Why does storytelling in threes stick better?

intro – the three-thing magic trick you already know

You can’t remember the five items your flat-mate texted you to grab, yet “Goldilocks and the three bears” is living rent-free in your brain. Same with the three little pigs, the holy trinity of rock-paper-scissors, and that chant you used to clap on the playground - “ready, set, go.” Weird, right? I used to think it was just childish repetition. Then I tried telling a story in four parts during a team meeting. People zoned out, my voice cracked, and the awkward silence after was brutal. The next week I split the same update into three beats, and folks nodded like I’d handed them free Wi-Fi.

Something’s going on. Let’s poke at it and steal whatever works, especially for those of us whose hearts sprint whenever we’re asked to “say a few words.”

why your brain loves threes

Our brains crave patterns - they’re basically lazy pattern-matching machines. Three is the smallest number that makes a pattern feel complete: one is random, two is a coincidence, three feels like “yeah, got it.” Neurologists talk about chunking: packing info into small, tasty bundles so working memory doesn’t stall. Three fits snugly in that mental carry-on.

There’s also rhythm. Think of comedy beats: setup, buildup, punchline. Music: verse, chorus, bridge. Visual design: foreground, midground, background. Three gives enough variety to stay interesting but not so much that cortisol (hello, anxiety hormone) spikes. For people who already carry social jitters, that matters - less cognitive load means more bandwidth to breathe.

the rule of three as social armor

When I get nervous in a group, sentences turn into tumbleweed. Borrowing the “rule of three” saves me. I prep tiny triplets:

• three bullet intro: name, job, one random hobby

  • three facts about the project I’m pitching
  • three reasons I like someone’s idea

    Because it’s short, I don’t lose my place. Because it feels structured, listeners track along. They nod, I relax, loop complete. Try it next time you’re stuck in small talk: “I’m into coffee, old sneakers, and hiking.” Watch their eyes light up at whichever word lands; conversation unlocked.

    building your own triple-beat stories

    Grab a note app or scrap of paper. Jot a headline about any moment you want to share. Then force yourself into this simple template:

    1. The setup – where you were, who was there.

2. The twist – what unexpectedly happened.

3. The takeaway – why it mattered (or why it was hilarious/cringey).

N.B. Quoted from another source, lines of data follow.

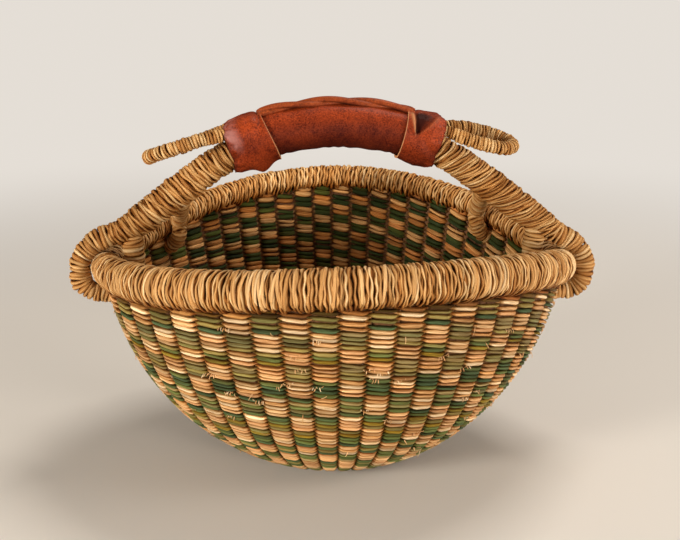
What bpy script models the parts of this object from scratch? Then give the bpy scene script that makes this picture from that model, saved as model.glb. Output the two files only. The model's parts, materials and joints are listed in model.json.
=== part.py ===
"""Bolga basket: a woven straw bowl with a bound rim and an arched, leather-covered handle."""

import math

import bmesh
import bpy
import numpy as np

# Driving sizes, in metres unless the name says count, share or angle

clearance = 0.0003
overrun = 0.004
merge_distance = 0.00001
slope_step_angle = 0.004
crease_angle = math.radians(50)

# Rim: an oval saddle, low at the two ends where the handle pulls on it
rim_half_length = 0.1535
rim_half_depth = 0.129
rim_end_height = 0.131
rim_front_height = 0.1535
rim_rear_height = 0.1645
rim_pointed_share = 1.35
rim_saddle_share = 1.62
rim_end_lean = 0.0028
rim_side_lean_share = 0.03
rim_front_half_width = 0.0112
rim_front_half_thickness = 0.0132
rim_rear_half_width = 0.0102
rim_rear_half_thickness = 0.0088
rim_end_half_width = 0.0100
rim_end_half_thickness = 0.0100
rim_binding_wall = 0.0027
rim_side_count = 8
rim_seat_gap = 0.0014
rim_flare_angle = math.radians(12)

# Bowl: its columns are closer at the rear
front_column_count = 21
rear_column_count = 25
column_crowding_share = 0.14
wall_row_count = 6
wall_thickness = 0.0090
rib_depth = 0.0008
base_radius = 0.039
base_thickness = 0.0100
base_flat_share = 0.85
belly_rise_angle = math.radians(8)
belly_reach = 0.0535
flank_reach = 0.0815

# Stakes, which cross under the base in two layers
front_end_column_count = 5
stake_half_width = 0.0012

# Handle
grip_height = 0.2271
ring_overhang = 0.0180
arm_radius = 0.0109
grip_share = 1.12
arm_lean_start = 0.138
arch_row_count = 37
ring_row_count = 20
binding_wall = 0.0024
rear_leg_radius = 0.0062
rear_ring_radius = 0.0056
rear_leg_top_reach = 0.1015
rear_leg_column_count = 4
rear_leg_row_count = 18
leg_end_row_count = 3
rear_ring_gap = 0.0017
rear_ring_start_angle = math.radians(175)
rear_ring_end_angle = math.radians(472)

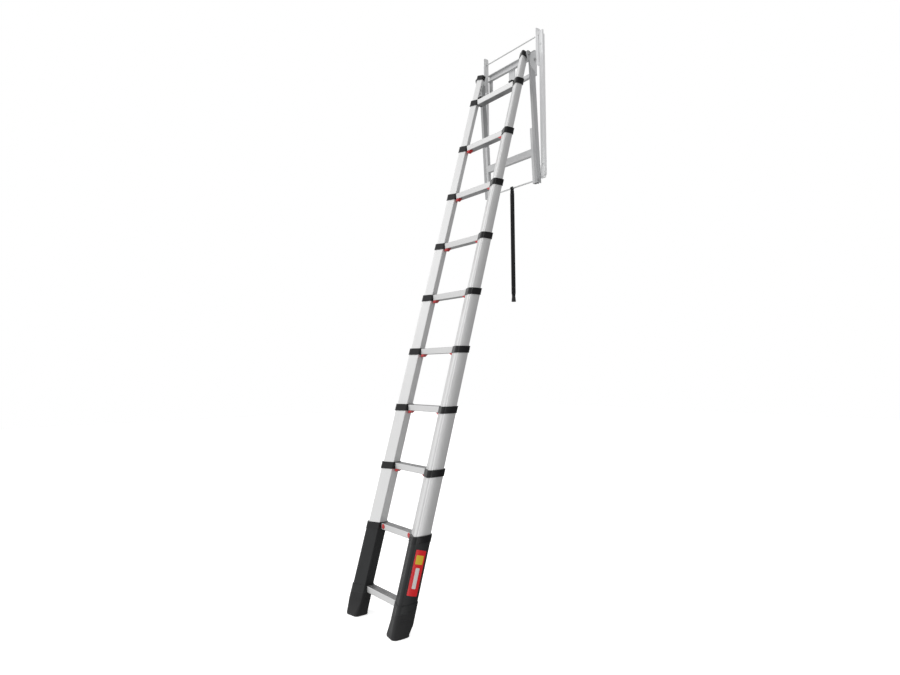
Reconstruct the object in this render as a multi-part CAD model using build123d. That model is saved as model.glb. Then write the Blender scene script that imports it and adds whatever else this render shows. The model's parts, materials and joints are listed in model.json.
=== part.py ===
"""Telescoping loft ladder: ten treads on nested stiles, hung from a lifting wall frame.

Row frame, in millimetres: +X to the right seen from the climber's side, +Y towards the wall,
+Z up. The origin is on the floor, below the middle of the whole object's box.
"Side" parts are drawn for the right stile (+X) and mirrored for the left one.
"""
from build123d import *
import math
import os

# ---- driving dimensions: ladder -------------------------------------------------------------
PITCH = 290            # tread to tread, along the stiles
LEAN = 16              # stiles' lean from the vertical, degrees
GAUGE = 340            # between the two stiles' centre lines
TREADS = 10
SECTIONS = 9           # sliding tube pairs above the base pair
BASE_WIDTH = 72        # base tube, across
BASE_OUTER = 102       # base tube's outer side, front to back
BASE_INNER = 42        # base tube's inner side, where the treads join
CROWN = 0.055          # outer side's bulge, and below its roundings, as shares of its length
FULL_CORNER = 0.14
CROWN_CORNER = 3.6
SHARP_CORNER = 3.5
WALL = 1.3             # tube wall
SLIP = 0.8             # gap between one tube and the next, each side
OVERLAP = 70           # length of tube that stays inside the section below
SOLE_TO_GRID = 164.4   # the soles lie this far above the tread grid's zero, along the stile
PIVOT_PITCHES = 10.54  # place of the top pivot on the tread grid

# ---- driving dimensions: treads, collars, locks -----------------------------------------------
TREAD_DEPTH = 43
TREAD_HEIGHT = 30
TREAD_WALL = 1.8
TREAD_TOP = 2.4        # thickness of the grooved top wall, and of the bottom wall
TREAD_CORNER = 3.5
TREAD_SETBACK = 11     # tread's middle behind the stiles' middle
GROOVES = 7
GROOVE_PITCH = 5
GROOVE_WIDTH = 2
GROOVE_DEPTH = 0.8
COLLAR_HEIGHT = 32
COLLAR_RISE = 1        # collar's middle above its tread's middle
COLLAR_SKIN = 3.0      # collar thickness outside its tube
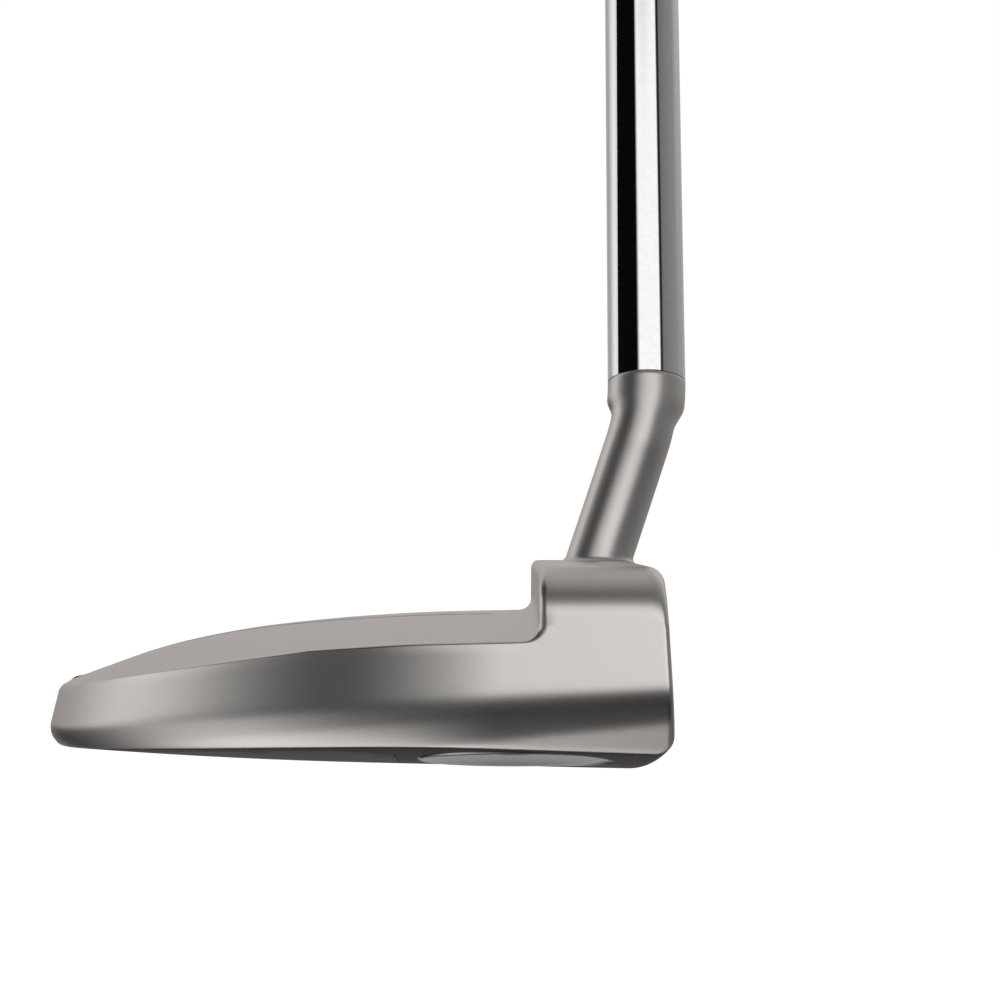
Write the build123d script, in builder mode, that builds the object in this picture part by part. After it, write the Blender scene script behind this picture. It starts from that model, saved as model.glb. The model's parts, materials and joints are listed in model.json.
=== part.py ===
from build123d import *
import os
from math import atan2, cos, degrees, radians, sin, tan

# A mallet putter in millimetres. +X is the way the face looks, +Y runs from toe to
# heel and +Z is up. The origin is on the flat of the sole, under the head's middle.

# Whole club
club_length = 864.0  # 34 in, along the shaft axis from the ground to the grip's end
lie_angle = 72.0
shaft_ground = (18.5, 22.7)  # where the shaft axis meets the ground

# Head outline at its widest line, a D made of two side arcs and a tail arc
half_length = 53.1
tail_reach = 52.1
side_radius = 51.5
side_x = 0.0
reach = 75.0  # longer than anything in the head
past = 5.0  # how far cutters start outside the surface that they cut

# Head walls
belt_height = 7.55  # the widest line, above the ground at X = 0
belt_rise = 0.078  # it climbs towards the face by this much per mm
upper_draft = 14.0
under_draft = 40.0
belt_round = 4.5

# Block behind the face
block_top = 22.75
top_tilt = 0.5
loft_angle = 3.0
face_reach = 18.3  # where the face plane meets the ground
block_rear = 4.0
leading_round = 5.0
top_front_round = 2.0
block_rear_round = 0.9
block_side_round = 6.6
flange_fillet = 1.7

# Sole: a cylinder along the head's depth, pitched up to the tail, cut flat at the ground
sole_radius = 282.5
sole_pitch = 1.3
sole_low_x = 12.0
sole_cut = 0.40

# Crown of the flange: X, height on the centre line, radius across
crown_sections = [
    (-56.0, 6.9, 300.0),
    (-46.0, 10.6, 300.0),
    (-40.0, 12.7, 300.0),
    (-30.0, 14.9, 400.0),
    (-20.0, 16.0, 680.0),
    (-10.0, 16.6, 870.0),
    (block_rear, 16.9, 1000.0),
]
bevel_start = (-49.3, 9.4)  # X and height of the tail bevel's upper edge
bevel_angle = 38.0

# Sight line: a groove along the crown, part filled with paint
line_half_width = 0.9
line_front = -1.0
groove_depth = 0.5
paint_depth = 0.35

# Sole plate and the hollow above it
plate_inset = 4.8
plate_front = -11.0
tongue_half = 23.0
tongue_front = 10.0
tongue_round = 6.0
plate_thickness = 2.0
film_thickness = 0.2
plate_gap = 0.08
ledge = 2.4
roof_thickness = 1.9
rear_wall = 2.4
block_roof = 19.4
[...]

Keep each line under 15 words. Read it out loud once. Done. You’ve got a story stub you can drop at lunch without going blank halfway. Do three of these a week; stash them like playlists. Over time you’ll notice recall gets sharper and pauses shorter.

troubleshooting the “fourth thing” panic

Sometimes you’ll blurt a fourth point because nerves wrestle the mic. No biggie. Smile, call it “bonus content,” move on. People won’t grade you. They’re busy wondering if spinach is in their teeth. If your mind goes blank mid-list, own it: “that’s two… and my third just ghosted me, give me a sec.” Laughter buys oxygen. Perfection? Overrated.

outro – your next conversation

Tonight or tomorrow, pick one chat - friend, coworker, checkout clerk. Slip a three-beat story or list into it. Notice the tiny spark of “they’re actually listening.” That spark is proof you can guide attention even when your pulse is doing parkour. Keep stacking these small wins. Three words: you got this.